Given problem ▸ Every record that follows should be printed verbatim.

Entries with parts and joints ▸
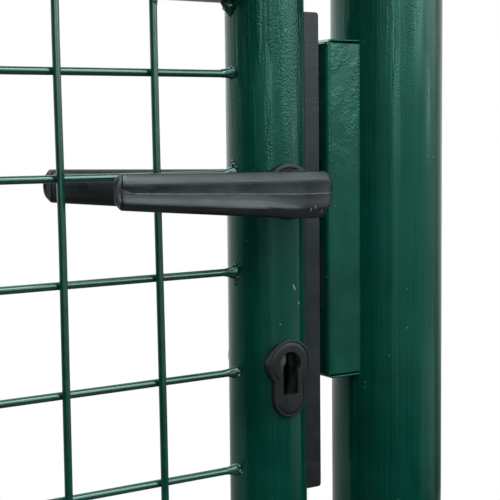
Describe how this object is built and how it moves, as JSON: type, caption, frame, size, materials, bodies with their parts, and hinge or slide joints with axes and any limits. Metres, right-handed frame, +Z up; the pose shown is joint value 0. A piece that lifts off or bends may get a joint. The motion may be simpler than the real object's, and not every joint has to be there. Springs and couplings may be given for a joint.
{
  "type": "garden mesh gate with posts",
  "caption": "Round-tube garden gate with welded wire mesh, two round posts, lever handles, mortise lock, keeper box and eyebolt hinges.",
  "frame": {"origin": "centre of the hinge post's foot, at ground level", "axes": "+X from the hinge post to the lock post, +Y from the front to the back, +Z up"},
  "size_m": [1.0886, 0.086, 1.0655],
  "materials": {
    "green_coat": "glossy dark green powder coat",
    "dark_plastic": "satin moulded plastic",
    "zinc": "zinc plated"
  },
  "bodies": {
    "posts": {"hinge_post": "green_coat", "lock_post": "green_coat", "hinge_post_cap": "dark_plastic", "lock_post_cap": "dark_plastic", "keeper": "green_coat", "top_eyebolt": "zinc", "top_inner_nut": "zinc", "top_outer_nut": "zinc", "top_inner_washer": "zinc", "top_outer_washer": "zinc", "bottom_eyebolt": "zinc", "bottom_inner_nut": "zinc", "bottom_outer_nut": "zinc", "bottom_inner_washer": "zinc", "bottom_outer_washer": "zinc"},
    "leaf": {"hinge_stile": "green_coat", "lock_stile": "green_coat", "top_rail": "green_coat", "bottom_rail": "green_coat", "wire_mesh": "green_coat", "top_hinge_pin": "green_coat", "bottom_hinge_pin": "green_coat", "lock_case": "zinc", "faceplate": "dark_plastic", "latch_bolt": "zinc", "dead_bolt": "zinc", "front_rosette": "dark_plastic", "rear_rosette": "dark_plastic", "front_escutcheon": "dark_plastic", "rear_escutcheon": "dark_plastic"},
    "handles": {"spindle": "zinc", "front_handle": "dark_plastic", "rear_handle": "dark_plastic", "front_handle_cap": "dark_plastic", "rear_handle_cap": "dark_plastic"}
  },
  "joints": [
    {"name": "leaf_swing", "type": "hinge", "parent": "posts", "child": "leaf", "pos_m": [0.066, 0, 0.55], "axis": [0, 0, 1], "range_deg": [0, 110]},
    {"name": "handle_turn", "type": "hinge", "parent": "leaf", "child": "handles", "pos_m": [0.922, 0, 0.9165], "axis": [0, -1, 0], "range_deg": [0, 40], "stiffness_Nm_per_rad": 0.8, "springref_deg": -22.92}
  ]
}
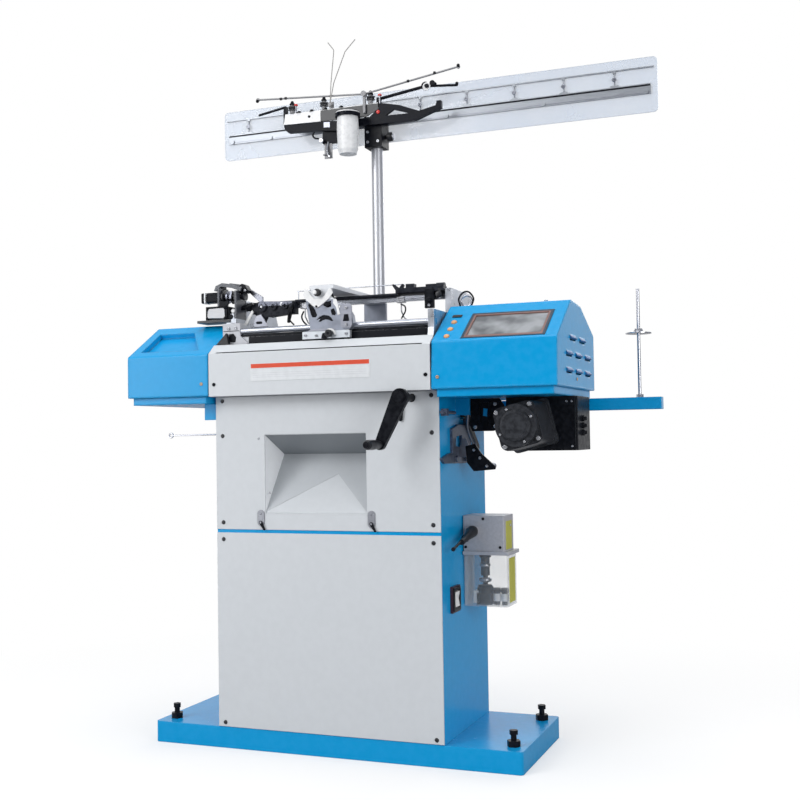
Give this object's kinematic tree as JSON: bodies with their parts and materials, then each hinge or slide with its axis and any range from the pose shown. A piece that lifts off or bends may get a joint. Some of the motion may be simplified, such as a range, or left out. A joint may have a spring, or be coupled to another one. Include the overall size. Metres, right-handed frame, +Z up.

The solution ▸
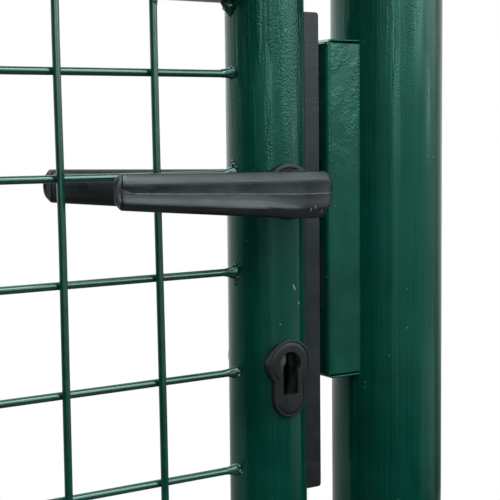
Describe how this object is built and how it moves, as JSON: type, caption, frame, size, materials, bodies with their parts, and hinge or slide joints with axes and any limits. Metres, right-handed frame, +Z up; the pose shown is joint value 0. A piece that lifts off or bends may get a joint. The motion may be simpler than the real object's, and not every joint has to be there. Springs and couplings may be given for a joint.
{
  "type": "garden mesh gate with posts",
  "caption": "Round-tube garden gate with welded wire mesh, two round posts, lever handles, mortise lock, keeper box and eyebolt hinges.",
  "frame": {"origin": "centre of the hinge post's foot, at ground level", "axes": "+X from the hinge post to the lock post, +Y from the front to the back, +Z up"},
  "size_m": [1.0886, 0.086, 1.0655],
  "materials": {
    "green_coat": "glossy dark green powder coat",
    "dark_plastic": "satin moulded plastic",
    "zinc": "zinc plated"
  },
  "bodies": {
    "posts": {"hinge_post": "green_coat", "lock_post": "green_coat", "hinge_post_cap": "dark_plastic", "lock_post_cap": "dark_plastic", "keeper": "green_coat", "top_eyebolt": "zinc", "top_inner_nut": "zinc", "top_outer_nut": "zinc", "top_inner_washer": "zinc", "top_outer_washer": "zinc", "bottom_eyebolt": "zinc", "bottom_inner_nut": "zinc", "bottom_outer_nut": "zinc", "bottom_inner_washer": "zinc", "bottom_outer_washer": "zinc"},
    "leaf": {"hinge_stile": "green_coat", "lock_stile": "green_coat", "top_rail": "green_coat", "bottom_rail": "green_coat", "wire_mesh": "green_coat", "top_hinge_pin": "green_coat", "bottom_hinge_pin": "green_coat", "lock_case": "zinc", "faceplate": "dark_plastic", "latch_bolt": "zinc", "dead_bolt": "zinc", "front_rosette": "dark_plastic", "rear_rosette": "dark_plastic", "front_escutcheon": "dark_plastic", "rear_escutcheon": "dark_plastic"},
    "handles": {"spindle": "zinc", "front_handle": "dark_plastic", "rear_handle": "dark_plastic", "front_handle_cap": "dark_plastic", "rear_handle_cap": "dark_plastic"}
  },
  "joints": [
    {"name": "leaf_swing", "type": "hinge", "parent": "posts", "child": "leaf", "pos_m": [0.066, 0, 0.55], "axis": [0, 0, 1], "range_deg": [0, 110]},
    {"name": "handle_turn", "type": "hinge", "parent": "leaf", "child": "handles", "pos_m": [0.922, 0, 0.9165], "axis": [0, -1, 0], "range_deg": [0, 40], "stiffness_Nm_per_rad": 0.8, "springref_deg": -22.92}
  ]
}
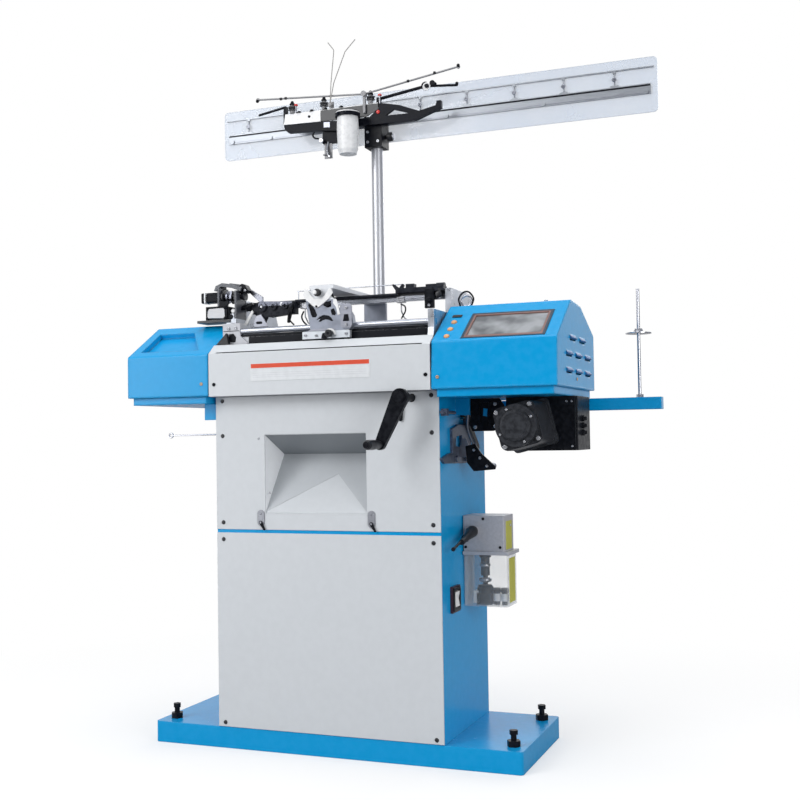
Give this object's kinematic tree as JSON: bodies with their parts and materials, then each hinge or slide with its axis and any range from the pose shown. A piece that lifts off or bends may get a joint. Some of the motion may be simplified, such as a range, or left out. A joint may have a spring, or be coupled to another one. Include the overall size. Metres, right-handed frame, +Z up.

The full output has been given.